The arrival of booster jabs makes the idea of compulsion harder still: if top-ups are needed every three to six months, how will this affect vaccine passports? Will people have to receive every top-up for the ongoing right to enjoy their liberty? Otto Schily, a minister in Gerhard Schröder’s government, yesterday pointed out that even Communist China isn’t considering mandatory vaccines. So where, he asked, will Merkel’s idea lead? Will Mr Scholz now yield to the activist lawyers advocating prison sentences for vaccine refuseniks?
The politics of all this is just as divisive in Italy, now in its 19th consecutive week of anti-restriction protests. Next week, it will bring in a “super green pass” where a negative test is no longer enough. Austria will start issuing fines for the unvaccinated from February, as Greece will do next month (but only for pensioners). Even Sweden, having defied the world for so long by rejecting mask-wearing and lockdowns, has now succumbed to vaccine passports. Britain is starting to look like the new Sweden: keeping calm and carrying on.

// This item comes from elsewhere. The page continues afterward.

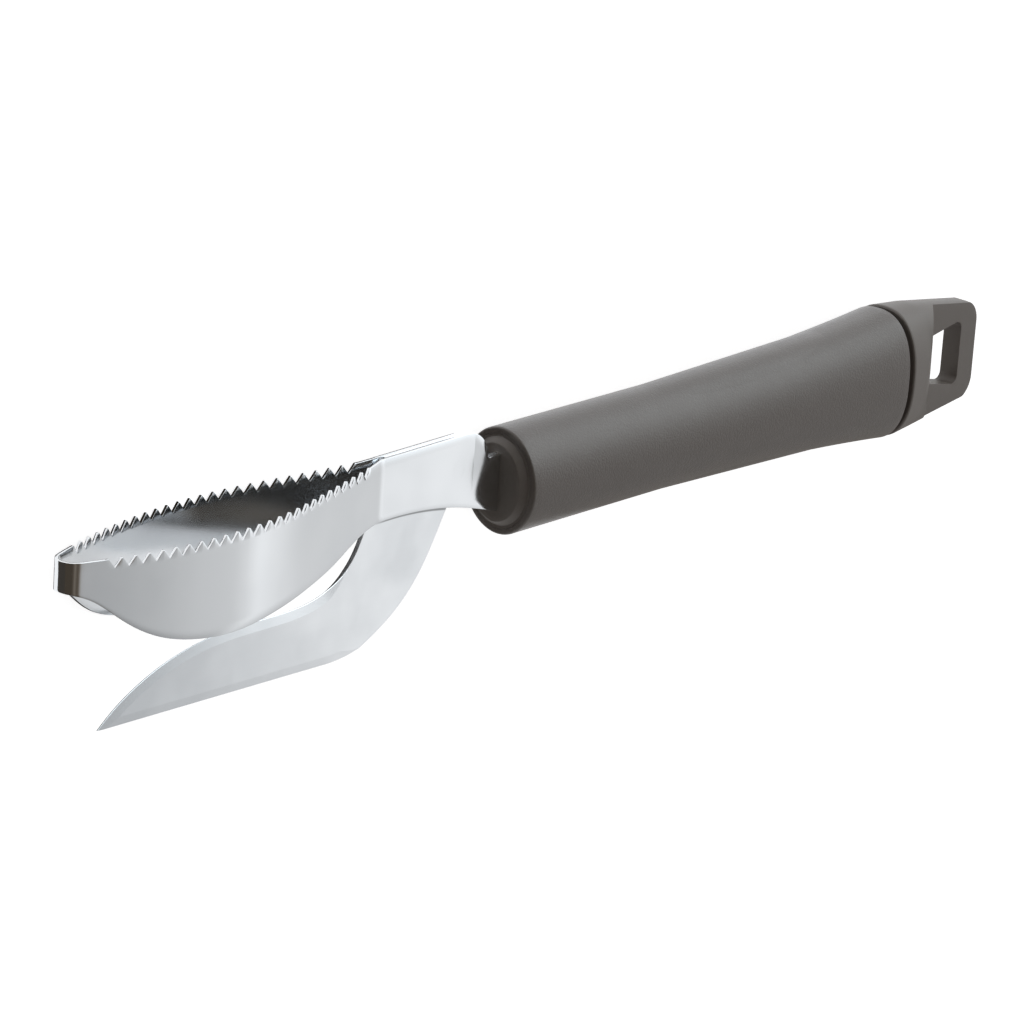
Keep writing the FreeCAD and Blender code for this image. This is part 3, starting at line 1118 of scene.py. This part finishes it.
    def _bend(
        self,
        blank: bpy.types.Object,
        guide: bpy.types.Object,
        material: bpy.types.Material | None,
    ) -> None:
        """Adds the modifier that notches the teeth and bends the blank.

        Args:
            blank: the flat sheet.
            guide: the curve that it follows.
            material: the finish that the tree sets.
        """
        tree = bpy.data.node_groups.new("notch_and_bend", "GeometryNodeTree")
        values = {
            "Path": (guide, "NodeSocketObject"),
            "Tooth pitch": (self.pitch, "NodeSocketFloat"),
            "Tooth depth": (self.depth, "NodeSocketFloat"),
            "Tip flat": (self.tip_flat, "NodeSocketFloat"),
            "First notch": (self.first_notch, "NodeSocketFloat"),
            "Tooth count": (float(self.tooth_count), "NodeSocketFloat"),
            "Finish": (material, "NodeSocketMaterial"),
        }
        face = tree.interface
        face.new_socket(name="Sheet", in_out="INPUT", socket_type="NodeSocketGeometry")
        face.new_socket(name="Loop", in_out="OUTPUT", socket_type="NodeSocketGeometry")
        keys = {
            name: face.new_socket(name=name, in_out="INPUT", socket_type=kind).identifier
            for name, (_, kind) in values.items()
        }
        graph = Graph(tree)
        given = graph.node("NodeGroupInput")
        pitch = given.other("Tooth pitch")
        first = given.other("First notch")
        flank = (pitch - given.other("Tip flat")) / 2
        place = graph.axes(graph.node("GeometryNodeInputPosition"))
        length = abs(place[Axis.X])
        phase = ((length - first) / pitch + self.phase_lift).fraction()
        from_notch = (0.5 - abs(phase - 0.5)) * pitch
        last = first + given.other("Tooth count") * pitch
        in_row = length.above(first - flank) * (1 - length.above(last + flank))
        notch = (1 - from_notch / flank).at_least(0) * in_row * given.other("Tooth depth")
        rim = graph.node(
            "GeometryNodeInputNamedAttribute", {"data_type": "FLOAT"}, {"Name": "rim"}, "Attribute"
        )
        height = place[Axis.Z] - rim * notch
        path = graph.node(
            "GeometryNodeObjectInfo", inputs={"Object": given.other("Path")}, output="Geometry"
        )
        on_path = graph.node(
            "GeometryNodeSampleCurve",
            {"mode": "LENGTH", "use_all_curves": True},
            {"Curves": path, "Length": length},
            "Position",
        )
        spot = graph.axes(on_path)
        moved = graph.node(
            "ShaderNodeCombineXYZ",
            inputs={"X": spot[Axis.X], "Y": spot[Axis.Y] * place[Axis.X].sign(), "Z": height},
        )
        bent = graph.node(
            "GeometryNodeSetPosition", inputs={"Geometry": given.other("Sheet"), "Position": moved}
        )
        real = graph.node("GeometryNodeRealizeInstances", inputs={"Geometry": bent})
        dressed = graph.node(
            "GeometryNodeSetMaterial",
            inputs={"Geometry": real, "Material": given.other("Finish")},
        )
        graph.node("NodeGroupOutput", inputs={"Loop": dressed})
        modifier = blank.modifiers.new("notch_and_bend", "NODES")
        modifier.node_group = tree
        for name, (value, _) in values.items():
            modifier[keys[name]] = value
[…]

Sajid Javid, the Health Secretary, has flatly ruled out compulsory vaccination, seeing it as not just illiberal but counterproductive. “If you make the vaccine attractive, people will want it,” says one senior official. “If we start to threaten people, it all changes very quickly.” Right now, Britain has face masks on public transport. And non-binding advice from one minister to go easy on “snogging under the mistletoe”. And, so far, not much else.
This shows Javid’s difference in style. Rather than leaping to worst-case hypotheticals, he’s keeping his eye on the data – and they show virus levels still under control. Among pensioners, vaccine uptake is 93 per cent and antibody levels are at 98 per cent: figures unlikely to be pushed much higher by restrictions. The omicron variant could put everything back to square one – and if so, there are no end of emergency buttons to press. But so far, there is no cause for alarm.
Javid and others took plenty of political heat in the summer when they ended lockdown. The idea then was to face whatever Covid had in store when the health service was better able to take it – and specifically to be ready for winter. That’s why there is such reluctance to follow the rest of Europe into lockdown now. Why take the hit on the economy and the health service in anticipation of a variant that might not be so bad?
Prof Philip Thomas, who predicted the third wave with modelling for Bristol University, envisages Covid steadily petering out over the next few weeks. Omicron has not (yet) changed his mind. Against this come studies – one from South Africa yesterday – saying there’s a decent chance that omicron has “substantial” ability to reinfect. It will be weeks, most likely, until anything is known for sure.
Nothing is ever certain with Covid, and bumps (like yesterday’s case spike) are a reminder of how quickly things might change. Inside No 10, there are plenty of people ready to reach for vaccine passports, given half an excuse. But even Sturgeon had to give up on her plan to roll them out when the evidence showed they didn’t work. There are plenty in Government who think ending lockdown in summer did enough to “save Christmas” and don’t want it imperilled now.
Last time around, Britain locked down longer and harder than anyone else in Europe. This time, Javid’s instinct is the opposite: not to jump too soon, trust the boosters and see what happens. Quite a gamble. But this time, it’s one the Government is willing to take.